Herr Urbaniok, in Belgien hat sich ein verwahrter Häftling das Recht auf Sterbehilfe erstritten. Ist das richtig?
Frank Urbaniok: Wenn jemand aus einer Stimmung oder Depression heraus die Entscheidung trifft, sich aus dem Leben zu verabschieden, ist Sterbehilfe falsch. Wenn jemand aber urteilsfähig ist, und nach einer Bilanz seines Lebens auf dies als einzig mögliche Lösung kommt, kann Sterbehilfe diskutiert werden. Das gilt auch für Häftlinge. Was überhaupt nicht geht, ist, dass ein Inhaftierter in eine ausweglose Situation kommt, weil Therapiemöglichkeiten an ihm nicht ausgeschöpft wurden. Ob das in Belgien tatsächlich der Fall war, kann ich nicht beurteilen.
Gab es schon einmal einen ähnlichen Fall in der Schweiz?
Nein, wir wurden noch nie mit einem Wunsch nach Sterbehilfe konfrontiert. Klar sind die Haftbedingungen nie einfach. Aber ich kenne Menschen, die froh sind, dass sie unter gesicherten Bedingungen leben, vor ihren eigenen Taten geschützt sind und dann eigene Perspektiven innerhalb der Strafanstalt entwickeln.
Wenn eine Schweizer Justizvollzugsanstalt mit einem solchen Fall konfrontiert würde – was würde passieren?
Dazu gibt es keine Praxis. Wahrscheinlich müsste sich ein Gericht mit einem Präzendenzfall beschäftigen und zuletzt das Bundesgericht eine richtungsweisende Entscheidung fällen.
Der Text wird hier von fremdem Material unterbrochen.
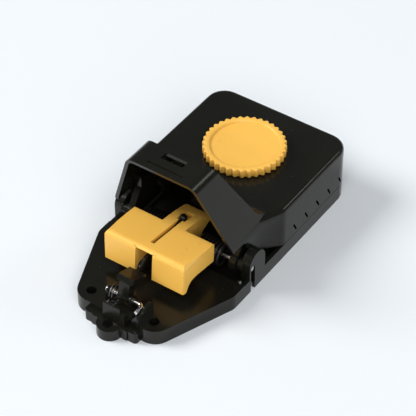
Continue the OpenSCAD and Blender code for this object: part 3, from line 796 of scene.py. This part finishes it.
class TRAP_OT_stage(bpy.types.Operator):
    """Pale floor, soft light and the camera"""

    bl_idname = "trap.stage"
    bl_label = "Stage"

    def execute(self, context):
        stage = context.scene.trap_stage
        floor_reach, floor_drop, sky_colour = 4.0, 0.1 * MM, (0.92, 0.965, 1.0, 1.0)
        data = bmesh.new()
        bmesh.ops.create_grid(data, x_segments=1, y_segments=1, size=floor_reach)
        _, skin = new_material("floor")
        set_values(skin, {
            "Base Color": (*stage.floor, 1.0), "Roughness": 0.6, "Specular IOR Level": 0.1})
        floor = new_object("floor", mesh_of(data, "floor"), "floor")
        floor.location.z = -floor_drop
        world = bpy.data.worlds.new("studio")
        context.scene.world = world
        world.use_nodes = True
        sky = world.node_tree.nodes["Background"]
        set_values(sky, {"Color": sky_colour, "Strength": stage.sky})
        for name, place, size, power in (
                ("key", (-3.0, -1.4, 2.7), stage.key_size, stage.key),
                ("fill", (2.0, -2.2, 3.0), stage.fill_size, stage.fill),
                ("rim", (1.2, 1.5, 1.6), stage.rim_size, stage.rim)):
            self.lamp(name, Vector(place), size, power)
        self.camera(context)
        context.scene.view_settings.view_transform = "Standard"
        return {"FINISHED"}

    def lamp(self, name, place, size, power):
        """A round soft lamp that faces the origin."""
        data = bpy.data.lights.new(name, "AREA")
        data.shape = "DISK"
        data.size = size
        data.energy = power
        lamp = bpy.data.objects.new(name, data)
        lamp.location = place
        lamp.rotation_euler = (-place).to_track_quat("-Z", "Y").to_euler()
        bpy.context.scene.collection.objects.link(lamp)

    def camera(self, context):
        """A long lens, above and to the right of the front tongue."""
        azimuth, elevation, roll = (math.radians(turn) for turn in (34.655, 42.908, -0.1008))
        aim = Vector((0.0, HINGE.y + 0.45 * MM, 0.4 * MM))
        aim_from_camera = Vector((-9.7536, -20.2868, -811.5777)) * MM
        sensor_mm, focal_pixels, nearest = 36.0, 1893.664, 0.01
        back = Vector((math.sin(azimuth) * math.cos(elevation),
                       -math.cos(azimuth) * math.cos(elevation), math.sin(elevation)))
        right = Vector((math.cos(azimuth), math.sin(azimuth), 0.0))
        up = back.cross(right)
        right, up = (right * math.cos(roll) + up * math.sin(roll),
                     up * math.cos(roll) - right * math.sin(roll))
        turn = Matrix((right, up, back)).transposed()
        place = aim - turn @ aim_from_camera
        data = bpy.data.cameras.new("camera")
        data.sensor_width = sensor_mm
        data.lens = sensor_mm * focal_pixels / PICTURE_PIXELS
        data.clip_start = nearest
        camera = bpy.data.objects.new("camera", data)
        camera.matrix_world = Matrix.Translation(place) @ turn.to_4x4()
        context.scene.collection.objects.link(camera)
        context.scene.camera = camera


class TRAP_PT_panel(bpy.types.Panel):
    """Lists the sizes, the colours and the pieces"""

    bl_idname = "TRAP_PT_panel"
    bl_label = "Mouse Trap"
    bl_space_type = "VIEW_3D"
    bl_region_type = "UI"
    bl_category = "Mouse Trap"

    def draw(self, context):
        for group_name in GROUPS:
            box = self.layout.box()
            settings = getattr(context.scene, group_name)
            for name in settings.bl_rna.properties.keys():
                if name not in ("rna_type", "name"):
                    box.prop(settings, name)
        for operator in OPERATORS:
            self.layout.operator(operator.bl_idname)


GROUPS = {
    "trap_mouldings": TrapMouldings, "trap_hardware": TrapHardware, "trap_springs": TrapSprings,
    "trap_cap": TrapCap, "trap_colours": TrapColours, "trap_stage": TrapStage}
OPERATORS = (TRAP_OT_mouldings, TRAP_OT_hardware, TRAP_OT_springs, TRAP_OT_cap, TRAP_OT_stage)


def register():
    for name, group_class in GROUPS.items():
        bpy.utils.register_class(group_class)
        setattr(bpy.types.Scene, name, PointerProperty(type=group_class))
    for operator in OPERATORS:
        bpy.utils.register_class(operator)
    bpy.utils.register_class(TRAP_PT_panel)


def unregister():
    bpy.utils.unregister_class(TRAP_PT_panel)
    for operator in reversed(OPERATORS):
        bpy.utils.unregister_class(operator)
    for name, group_class in reversed(GROUPS.items()):
        delattr(bpy.types.Scene, name)
        bpy.utils.unregister_class(group_class)


def main():
    register()
    make_materials()
    bpy.ops.trap.mouldings()
    bpy.ops.trap.hardware()
    bpy.ops.trap.springs()
    bpy.ops.trap.cap()
    bpy.ops.trap.stage()
    bpy.context.view_layer.update()
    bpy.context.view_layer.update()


if __name__ == "__main__":
    main()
Vollzugsbehörden würden so ein Anliegen zum heutigen Zeitpunkt ablehnen.
Warum?
Die Haftanstalten haben einen Resozialisierungsauftrag und eine Fürsorgepflicht. Sie sind für das Wohl des Insassen verantwortlich. Die Gesundheit der Häftlinge sollte erhalten und psychische Folgeschäden durch Haftbedingungen vermieden werden. Deshalb müssen Häftlinge – soweit das sinnvoll ist – Therapieangebote erhalten. Institutionen müssen Suizid verhindern, nicht fördern.
Und wenn trotz Therapie ein Häftling den Wunsch verspürt, zu sterben?
Bei Menschen, die über einen längeren Zeitraum fest entschlossen sind, zu sterben, ginge es dann praktisch nicht mehr um die Frage des «ob» sondern des «wie». Wenn ein Häftling wirklich sterben wollte, würde er das schaffen – ob begleitet oder nicht.